After all, the Aggies' four runs were all unearned. And so were two of the runs that South Carolina plated in the Gamecocks' four-run first inning -- a frame that included a balked-in run and an errant throw from second base to first that almost could have made the upper deck at Generic Corporately Named CWS Stadium.
And just like that, the scoring stopped. For the next seven-and-a-half innings, the pitchers for both teams flustered, confused and set down most of the batters that went to the plate. South Carolina's Michael Roth pitched a mind-boggling 122 pitches in 7.1 beautiful innings of work. Because all the runs in the first inning were unearned, his ERA almost disappeared, dropping to 0.97. Ross Stripling for Texas A&M countered with his own great performance once the rocky first inning was over.

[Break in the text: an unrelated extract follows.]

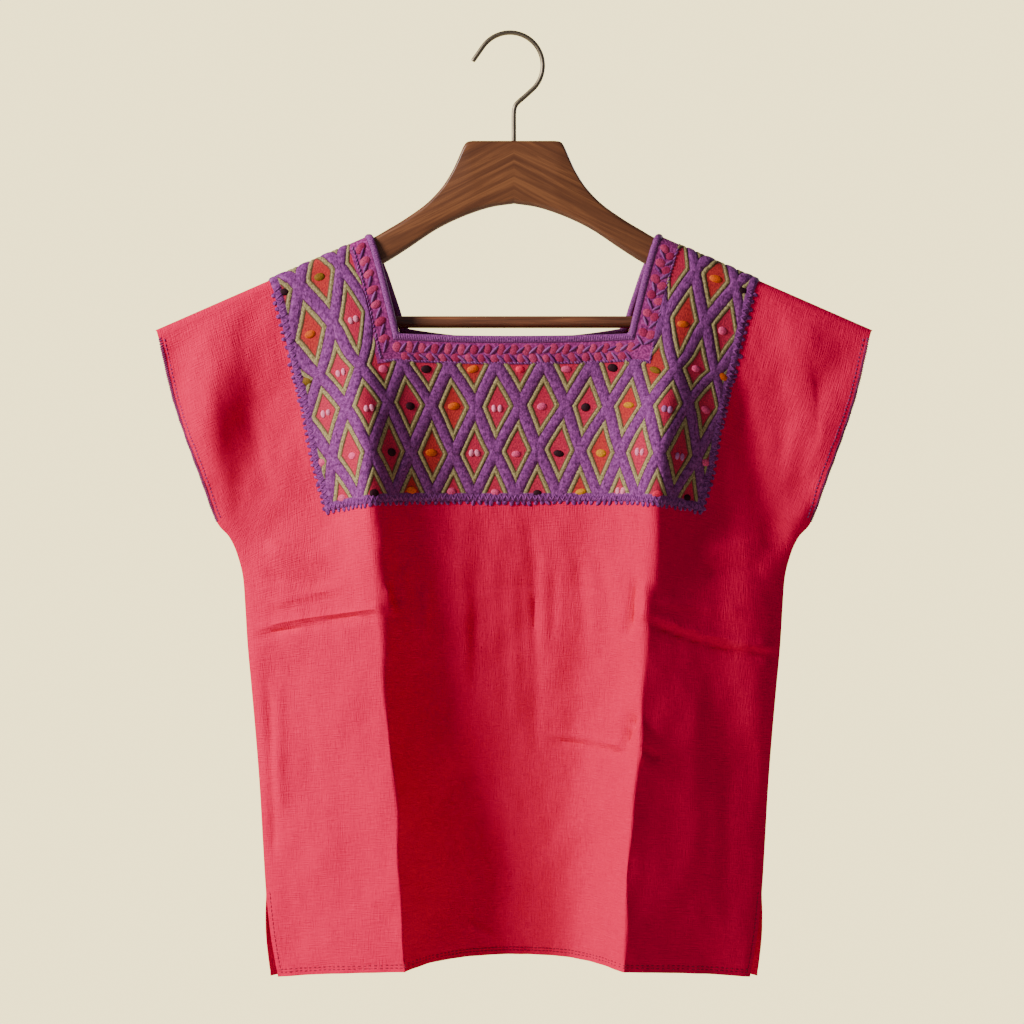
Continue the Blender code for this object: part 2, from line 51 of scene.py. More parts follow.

Then, in the bottom of the ninth, Robert Beary doubled and nearly made the fatal decision to try to turn it into a triple. Luckily for South Carolina and its fans' coronaries, he stopped awkwardly, then advanced to third on a hit by Jackie Bradley Jr. (After the reigning Most Outstanding Player had been asked to bunt until he had two strikes, which is a story for another day.) Evan Marzilli walked before Scott Wingo -- the closest thing South Carolina and perhaps college baseball has to a last-decade David Ortiz -- rocketed a ball to right field for his latest walk-off hit.
So far, the SEC is 3-0 in Omaha -- or, as Alligator Army correctly pointed out on Twitter Sunday night, the SEC East is 3-0 in Omaha. That will end Monday night, when Florida and Vanderbilt square off in the winners' bracket. But even then, it's one last sign of how far ahead of the SEC West the East was this year. The reigning national champions still haven't lost a game this year in the tournament; neither has Vanderbilt. Oh, and SEC tournament champion Florida is also just four wins away from its first national title in baseball.
All in all, not a bad showing by the conference in the opening round.
Even if it did take a little bit of luck to get there.